BAe Systems Chief Test Pilot Mark Bowman was presented the The Steedman Display Sword for his incredible BAe Systems Typhoon display. His aircraft, the FGR.4 variant, carries a ‘dummy’ load of weapons, balanced to the same specification as the live equivalents.  Starting off with a hard right bank away from the crowd, creating the perfect opportunity for an afterburner photo, the routine shows the full ability of the Typhoon, much more so than the RAF Typhoon demo which one can only assume has tighter restrictions placed on the pilots, the display includes an amazing unrestricted climb, demonstrating the remarkable climb rate that the Typhoon possesses, even with a full weapon load. All in all, a well deserved reward.
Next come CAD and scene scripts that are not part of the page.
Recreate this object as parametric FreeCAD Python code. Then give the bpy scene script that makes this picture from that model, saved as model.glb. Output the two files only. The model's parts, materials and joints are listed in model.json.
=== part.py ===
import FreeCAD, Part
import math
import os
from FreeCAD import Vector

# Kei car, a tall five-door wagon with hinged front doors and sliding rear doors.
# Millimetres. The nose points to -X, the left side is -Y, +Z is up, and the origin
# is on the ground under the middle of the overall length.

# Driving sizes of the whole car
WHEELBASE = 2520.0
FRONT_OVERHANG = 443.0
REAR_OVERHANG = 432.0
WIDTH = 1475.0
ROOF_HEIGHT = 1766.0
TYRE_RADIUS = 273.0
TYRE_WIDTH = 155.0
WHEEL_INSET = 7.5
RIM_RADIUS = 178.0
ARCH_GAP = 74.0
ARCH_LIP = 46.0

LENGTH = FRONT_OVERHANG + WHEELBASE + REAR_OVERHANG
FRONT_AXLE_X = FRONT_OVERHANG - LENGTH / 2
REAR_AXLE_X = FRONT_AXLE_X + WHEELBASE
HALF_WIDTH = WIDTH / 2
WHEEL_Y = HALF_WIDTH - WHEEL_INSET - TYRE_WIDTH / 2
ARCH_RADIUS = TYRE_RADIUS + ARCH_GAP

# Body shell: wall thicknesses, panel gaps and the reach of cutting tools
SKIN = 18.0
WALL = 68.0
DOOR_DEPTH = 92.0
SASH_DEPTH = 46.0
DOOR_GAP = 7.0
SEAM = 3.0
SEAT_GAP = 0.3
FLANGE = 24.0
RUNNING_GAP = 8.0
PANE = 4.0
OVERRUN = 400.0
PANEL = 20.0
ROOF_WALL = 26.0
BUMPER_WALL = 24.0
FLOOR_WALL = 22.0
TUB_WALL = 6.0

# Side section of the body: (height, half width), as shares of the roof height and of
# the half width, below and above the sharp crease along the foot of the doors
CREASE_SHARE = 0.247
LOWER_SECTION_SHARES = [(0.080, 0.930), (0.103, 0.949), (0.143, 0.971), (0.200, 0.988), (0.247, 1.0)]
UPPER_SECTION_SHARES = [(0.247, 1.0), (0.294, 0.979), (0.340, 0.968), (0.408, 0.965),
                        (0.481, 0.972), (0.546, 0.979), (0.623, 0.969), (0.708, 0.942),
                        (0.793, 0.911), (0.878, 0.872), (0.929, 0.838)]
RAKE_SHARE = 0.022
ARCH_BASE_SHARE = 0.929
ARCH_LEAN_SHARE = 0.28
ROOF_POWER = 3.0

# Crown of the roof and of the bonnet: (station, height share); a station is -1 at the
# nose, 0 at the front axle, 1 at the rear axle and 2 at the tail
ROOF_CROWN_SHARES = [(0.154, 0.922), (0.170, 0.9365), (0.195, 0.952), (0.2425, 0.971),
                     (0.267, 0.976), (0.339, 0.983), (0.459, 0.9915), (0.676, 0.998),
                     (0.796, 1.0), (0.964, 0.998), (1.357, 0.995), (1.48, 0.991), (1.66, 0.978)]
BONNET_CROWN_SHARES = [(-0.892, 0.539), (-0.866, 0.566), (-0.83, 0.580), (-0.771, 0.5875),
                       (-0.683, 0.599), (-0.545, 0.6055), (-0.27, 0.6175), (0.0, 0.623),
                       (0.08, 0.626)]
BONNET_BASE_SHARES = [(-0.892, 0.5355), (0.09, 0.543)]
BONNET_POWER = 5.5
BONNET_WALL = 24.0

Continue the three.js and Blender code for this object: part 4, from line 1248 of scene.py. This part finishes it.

Another familiar participant was the C-27J Spartan, this time displayed by the Italian Air Force Test Unit, Reparto Sperimentale Volo. The first rehearsal caused quite a stir, as the aircraft performed rolls, loops and a vicious knife-edge pass, all of which had previously been banned by the CAA. Another unfortunate weather cancellation on Saturday, the C-27 was able to display on Sunday, and walked away with a well deserved two awards.

As well as the many out-lined highlights/debuts, the usual suspects returned to please the crowd, the only air worthy Vulcan (G-VLCN/XH558) was flown in by Kev Rumens (displayed by Kev on Saturday, and then by Black Buck pilot Martin Withers on Sunday), the world famous RAF Red Arrows dazzled the crowd and the beautiful girls from The Breitling Wing Walkers were a strong family favourite in their their Boeing Stearman’s. To mark the 40th Anniversary of RIAT, the Breitling Jet Team performed a flypast with the Wing Walkers, not an easy feat given the speed difference between the two aircraft!

Some more fast jet participation was provided by the French Air Force and their stunning Rafale display and not to forget the RAF’s participation with the Tutor, Tucano, Tornados, Hawk and Chinook displays.

All things considered, RIAT 2011 shaped up to be a fantastic year, despite the troubling weather. Let’s hope the weather curse lifts in time for RIAT 2012. The author wishes to thank the RIAT Media Team, with special thanks to Tony Osborne and Mark Rouse.